Finding Belonging on the Sidelines of Pride

Mr. Davidow is an art historian and curatorial fellow at the Harvard Art Museums. Mr. Cratsley was a photographer who lived in New York City.

The annual conversations around Pride marches, both in New York City and across the country, often focus on who should — or shouldn’t — be included. In past years these debates centered on floats about kink or participation by uniformed police officers; this year has seen pushback in San Francisco by pro-Palestinian groups over the presence of corporations with ties to Israel and protests in Houston over sponsorship by Chevron.

While these are crucial debates, they often mean that, paradoxically, what gets lost is a discussion of belonging in a broader sense. Pride retains its importance precisely because it gives the L.G.B.T.Q. community an annual opportunity not only to march but to convene, celebrate and be affectionate in a society that, in many places, doesn’t encourage displays of queer communion.

A trove of photographs that elegantly capture Pride in all its inclusive intimacy, focusing not only on the marchers but on the crowds reveling from the sidelines, illuminates how powerful that element can be.
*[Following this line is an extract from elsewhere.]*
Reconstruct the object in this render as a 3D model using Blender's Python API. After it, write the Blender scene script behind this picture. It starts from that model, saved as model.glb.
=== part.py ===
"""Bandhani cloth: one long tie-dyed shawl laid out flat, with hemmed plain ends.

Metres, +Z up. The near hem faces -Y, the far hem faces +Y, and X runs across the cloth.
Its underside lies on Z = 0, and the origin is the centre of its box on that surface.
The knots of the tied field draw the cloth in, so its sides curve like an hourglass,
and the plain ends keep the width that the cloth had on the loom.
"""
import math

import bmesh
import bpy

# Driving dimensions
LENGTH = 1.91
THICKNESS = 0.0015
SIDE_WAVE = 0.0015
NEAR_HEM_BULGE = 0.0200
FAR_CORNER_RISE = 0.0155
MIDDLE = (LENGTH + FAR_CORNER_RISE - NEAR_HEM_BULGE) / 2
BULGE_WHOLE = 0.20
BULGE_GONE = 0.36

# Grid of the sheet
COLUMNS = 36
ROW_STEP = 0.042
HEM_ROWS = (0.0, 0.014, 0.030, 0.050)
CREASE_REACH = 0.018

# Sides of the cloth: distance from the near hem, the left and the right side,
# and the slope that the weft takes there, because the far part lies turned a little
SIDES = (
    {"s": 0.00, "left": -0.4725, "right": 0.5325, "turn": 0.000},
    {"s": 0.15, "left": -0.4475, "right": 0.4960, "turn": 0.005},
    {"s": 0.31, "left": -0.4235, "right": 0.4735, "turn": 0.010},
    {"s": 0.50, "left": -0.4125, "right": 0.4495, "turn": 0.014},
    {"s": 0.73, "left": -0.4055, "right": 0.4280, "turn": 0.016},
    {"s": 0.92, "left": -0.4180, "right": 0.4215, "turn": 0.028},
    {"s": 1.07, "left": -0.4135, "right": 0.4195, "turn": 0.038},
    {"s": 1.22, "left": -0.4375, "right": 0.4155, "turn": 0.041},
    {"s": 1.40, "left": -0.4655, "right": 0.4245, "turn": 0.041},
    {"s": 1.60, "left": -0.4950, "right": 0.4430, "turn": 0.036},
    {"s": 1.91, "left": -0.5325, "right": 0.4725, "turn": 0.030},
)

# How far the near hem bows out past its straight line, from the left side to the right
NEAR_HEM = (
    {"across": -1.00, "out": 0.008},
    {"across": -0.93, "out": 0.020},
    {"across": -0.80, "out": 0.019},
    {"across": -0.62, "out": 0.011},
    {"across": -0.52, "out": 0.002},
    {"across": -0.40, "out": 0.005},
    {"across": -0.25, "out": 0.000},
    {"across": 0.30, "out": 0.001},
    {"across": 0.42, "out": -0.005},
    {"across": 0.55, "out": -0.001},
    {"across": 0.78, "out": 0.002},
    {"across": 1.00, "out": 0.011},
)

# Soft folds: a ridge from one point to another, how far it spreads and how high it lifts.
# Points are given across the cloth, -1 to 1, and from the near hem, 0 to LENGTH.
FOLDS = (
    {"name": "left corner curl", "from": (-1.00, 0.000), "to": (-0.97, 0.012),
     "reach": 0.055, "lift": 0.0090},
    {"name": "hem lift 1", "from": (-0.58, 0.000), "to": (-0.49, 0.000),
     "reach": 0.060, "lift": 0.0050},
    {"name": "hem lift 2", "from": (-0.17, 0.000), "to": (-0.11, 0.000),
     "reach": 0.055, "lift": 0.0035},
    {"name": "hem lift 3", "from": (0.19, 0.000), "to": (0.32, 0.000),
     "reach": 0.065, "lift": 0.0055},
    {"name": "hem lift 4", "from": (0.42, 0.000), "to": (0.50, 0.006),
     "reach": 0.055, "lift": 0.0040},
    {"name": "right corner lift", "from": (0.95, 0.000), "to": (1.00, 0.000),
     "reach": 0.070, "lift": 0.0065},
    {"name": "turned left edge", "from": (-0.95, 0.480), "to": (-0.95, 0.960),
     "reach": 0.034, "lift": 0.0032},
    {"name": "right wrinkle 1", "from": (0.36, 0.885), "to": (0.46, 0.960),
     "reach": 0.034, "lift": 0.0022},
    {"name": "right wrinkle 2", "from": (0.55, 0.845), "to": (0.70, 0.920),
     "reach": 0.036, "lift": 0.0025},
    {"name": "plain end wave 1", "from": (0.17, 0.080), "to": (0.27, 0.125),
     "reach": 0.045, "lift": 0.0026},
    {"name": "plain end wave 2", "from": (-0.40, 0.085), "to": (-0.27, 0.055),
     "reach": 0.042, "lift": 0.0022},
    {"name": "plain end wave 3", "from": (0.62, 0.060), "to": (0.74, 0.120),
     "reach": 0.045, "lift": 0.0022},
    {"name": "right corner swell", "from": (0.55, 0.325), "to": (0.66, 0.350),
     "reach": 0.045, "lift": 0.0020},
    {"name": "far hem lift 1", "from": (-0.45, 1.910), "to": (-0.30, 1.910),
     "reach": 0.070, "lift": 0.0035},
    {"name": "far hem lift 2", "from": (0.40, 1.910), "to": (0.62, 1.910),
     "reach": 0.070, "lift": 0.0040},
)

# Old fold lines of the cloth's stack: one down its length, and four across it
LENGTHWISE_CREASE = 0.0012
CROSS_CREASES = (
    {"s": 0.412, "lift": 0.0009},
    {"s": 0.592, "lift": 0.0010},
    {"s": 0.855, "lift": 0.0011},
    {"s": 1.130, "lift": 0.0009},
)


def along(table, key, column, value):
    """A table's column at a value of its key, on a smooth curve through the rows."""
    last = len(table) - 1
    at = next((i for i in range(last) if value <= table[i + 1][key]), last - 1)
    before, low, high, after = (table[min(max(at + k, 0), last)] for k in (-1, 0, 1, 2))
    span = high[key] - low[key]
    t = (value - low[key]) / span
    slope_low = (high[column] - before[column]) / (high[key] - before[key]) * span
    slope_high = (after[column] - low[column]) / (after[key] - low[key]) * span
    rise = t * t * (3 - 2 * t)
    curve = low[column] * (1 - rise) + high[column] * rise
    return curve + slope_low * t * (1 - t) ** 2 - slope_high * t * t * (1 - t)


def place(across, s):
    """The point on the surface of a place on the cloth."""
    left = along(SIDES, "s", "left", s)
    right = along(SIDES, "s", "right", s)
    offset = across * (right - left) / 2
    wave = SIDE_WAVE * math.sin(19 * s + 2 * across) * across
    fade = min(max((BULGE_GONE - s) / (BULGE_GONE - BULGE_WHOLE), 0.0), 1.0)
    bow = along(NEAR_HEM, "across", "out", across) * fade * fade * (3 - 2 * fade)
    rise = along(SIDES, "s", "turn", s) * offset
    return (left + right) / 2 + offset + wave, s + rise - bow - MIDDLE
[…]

Forty years ago, the photographer Bruce Cratsley left his apartment, walked his two dogs over to West 29th Street and Fifth Avenue in Manhattan, and started a project that lasted over a decade and captured what belonging at Pride truly looks like. “From the beginning,” Mr. Cratsley wrote, “I was excited by the parade’s exotic, somewhat chaotic sexiness and joy. I was hooked.”

Many of Mr. Cratsley’s most stirring pictures are either quiet portraits of people at ease or close-up shots that illuminate the smallest moments of tenderness, in the crowd: a hand grazing a back, a warm embrace, a nipple pinch.